- _Exercise material_
● ● ● ● ● ● ●
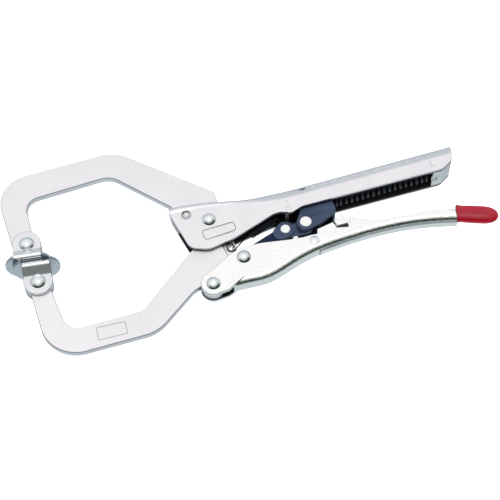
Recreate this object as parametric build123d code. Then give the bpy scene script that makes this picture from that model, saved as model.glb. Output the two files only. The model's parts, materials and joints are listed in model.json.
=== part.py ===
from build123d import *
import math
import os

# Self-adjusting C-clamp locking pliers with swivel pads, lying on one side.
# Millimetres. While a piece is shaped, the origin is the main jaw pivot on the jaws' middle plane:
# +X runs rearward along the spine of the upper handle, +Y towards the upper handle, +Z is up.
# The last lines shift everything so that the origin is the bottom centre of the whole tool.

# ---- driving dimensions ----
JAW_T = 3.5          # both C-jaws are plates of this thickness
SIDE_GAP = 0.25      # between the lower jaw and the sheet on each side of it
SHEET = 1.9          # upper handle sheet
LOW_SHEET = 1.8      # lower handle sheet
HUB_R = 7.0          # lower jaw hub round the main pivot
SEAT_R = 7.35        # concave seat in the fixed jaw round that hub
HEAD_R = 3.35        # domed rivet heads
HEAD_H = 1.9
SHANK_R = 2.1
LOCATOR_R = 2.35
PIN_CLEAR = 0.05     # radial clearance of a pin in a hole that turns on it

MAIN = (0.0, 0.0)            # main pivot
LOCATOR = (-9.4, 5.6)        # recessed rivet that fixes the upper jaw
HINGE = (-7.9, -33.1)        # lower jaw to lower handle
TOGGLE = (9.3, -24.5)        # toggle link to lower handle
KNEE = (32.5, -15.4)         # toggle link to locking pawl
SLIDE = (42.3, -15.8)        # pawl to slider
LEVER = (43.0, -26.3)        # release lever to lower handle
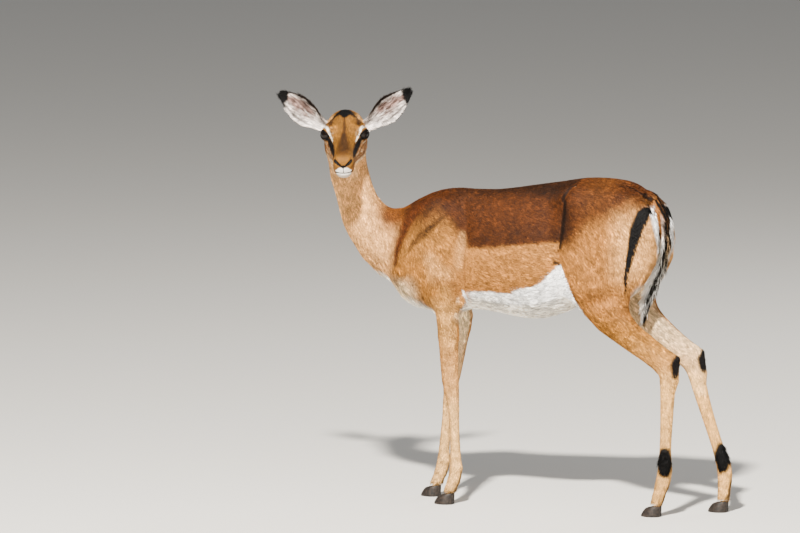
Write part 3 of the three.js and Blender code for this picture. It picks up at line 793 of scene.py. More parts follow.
● ● ● ● ● ● ●
- _Written problem_
Can you restate every record above word for word?

- _Expected output_
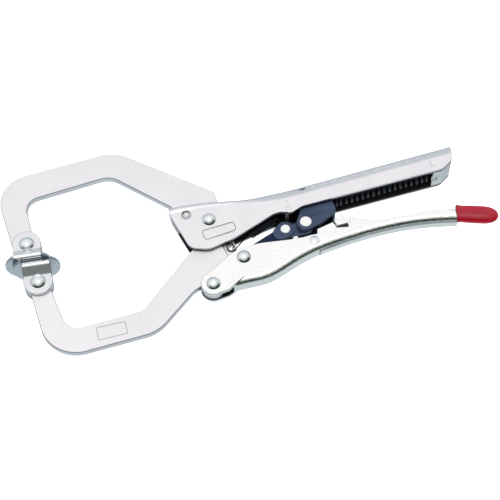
Recreate this object as parametric build123d code. Then give the bpy scene script that makes this picture from that model, saved as model.glb. Output the two files only. The model's parts, materials and joints are listed in model.json.
=== part.py ===
from build123d import *
import math
import os

# Self-adjusting C-clamp locking pliers with swivel pads, lying on one side.
# Millimetres. While a piece is shaped, the origin is the main jaw pivot on the jaws' middle plane:
# +X runs rearward along the spine of the upper handle, +Y towards the upper handle, +Z is up.
# The last lines shift everything so that the origin is the bottom centre of the whole tool.

# ---- driving dimensions ----
JAW_T = 3.5          # both C-jaws are plates of this thickness
SIDE_GAP = 0.25      # between the lower jaw and the sheet on each side of it
SHEET = 1.9          # upper handle sheet
LOW_SHEET = 1.8      # lower handle sheet
HUB_R = 7.0          # lower jaw hub round the main pivot
SEAT_R = 7.35        # concave seat in the fixed jaw round that hub
HEAD_R = 3.35        # domed rivet heads
HEAD_H = 1.9
SHANK_R = 2.1
LOCATOR_R = 2.35
PIN_CLEAR = 0.05     # radial clearance of a pin in a hole that turns on it

MAIN = (0.0, 0.0)            # main pivot
LOCATOR = (-9.4, 5.6)        # recessed rivet that fixes the upper jaw
HINGE = (-7.9, -33.1)        # lower jaw to lower handle
TOGGLE = (9.3, -24.5)        # toggle link to lower handle
KNEE = (32.5, -15.4)         # toggle link to locking pawl
SLIDE = (42.3, -15.8)        # pawl to slider
LEVER = (43.0, -26.3)        # release lever to lower handle
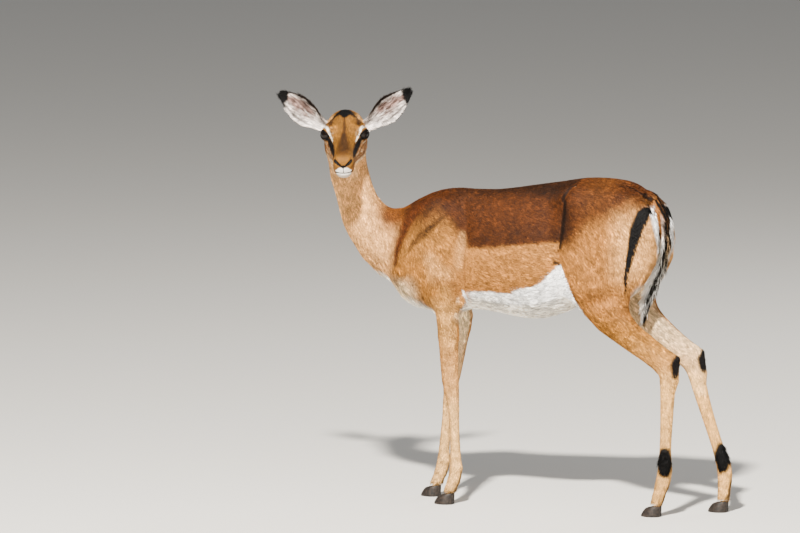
Write part 3 of the three.js and Blender code for this picture. It picks up at line 793 of scene.py. More parts follow.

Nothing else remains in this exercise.